One of the features that gamers have asked Bethesda for the most is dual-wielding. Bethesda has heard these requests, and has finally answered them - and then gone way overboard with it. Now, you can put nearly any offensive or defensive tool in either hand - a sword in your left, a heal spell in your right; an axe and a dagger; a sword and a fire spell; or the same spell in both hands in order to get a larger effect. Of course, two-handed weapons like bows and greatswords still work just like they did in past games, too. One nice thing is that since you always have access to your dragon shouts no matter what you have equipped, you could even set up akimbo projectile-firing staves and a time-slowing shout and re-enact the Matrix lobby scene with robes and fireballs instead of trench coats and MAC-10s. (Unfortunately, Skyrim doesn't let us do Trinity-style mid-air cartwheels off of the walls just yet, but I plan on playing the PC version primarily so I expect modders to get that bit in by Christmas at the latest.
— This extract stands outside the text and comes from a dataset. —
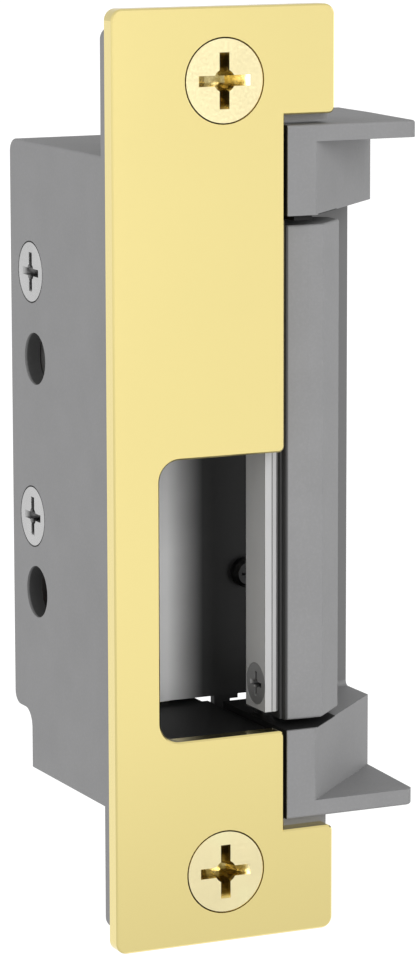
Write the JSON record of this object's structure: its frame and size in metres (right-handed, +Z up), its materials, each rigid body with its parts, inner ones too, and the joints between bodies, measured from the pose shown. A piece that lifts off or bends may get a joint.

Go.)
Skyrim does a lot of big things right, from its quest structures to its ease of accessing your abilities and weapons, but it does small things incredibly well, too. Watching the Aurora Borealis bloom off the coast of Solitude, running through a field trying to catch butterflies and bees, listening to a bard sing and play at the local tavern, seeing blood left on your blade after a kill, leaving scorch marks on walls after your fireball explodes - things like this help Skyrim become better than the sum of its parts.
Every repeated or muddy texture is easily made up for by an orchestral swell by long-time Elder Scrolls composer Jeremy Soule. Every strange conversation is offset by another that will surprise you with its insight, especially in a game of this immense scale. Every tiny bit of weirdness still left in the game's animations is complemented by unexpectedly awesome things that happen in combat, like your enemies avoiding their own traps, your henchman waiting for the right time to fire an arrow into the skull of the soldier that was about to kill you, or when two or three factions that are trying to kill each other suddenly all turn on you when you roar out one of the game's immensely powerful dragon shouts. It's going to be easy for gamers to pick out things that Skyrim does wrong, but it's even easier to find all those little things that it does right.
Many gamers and critics hailed Oblivion as their game of the year for 2006, and most of those wound up picking Fallout 3 for the same honor in 2008 - and I don't see that streak breaking in 2011, either. While other games this year have delivered tighter storylines and intense multiplayer action, nothing satisfies my gaming needs quite like Bethesda's core studio of developers can. Portal 2 boiled over with charm, Deus Ex: Human Revolution demonstrated true artistry, and Battlefield 3 is my multiplayer FPS of choice, but I'm calling it now: The Elder Scrolls V: Skyrim is easily my favorite game of 2011.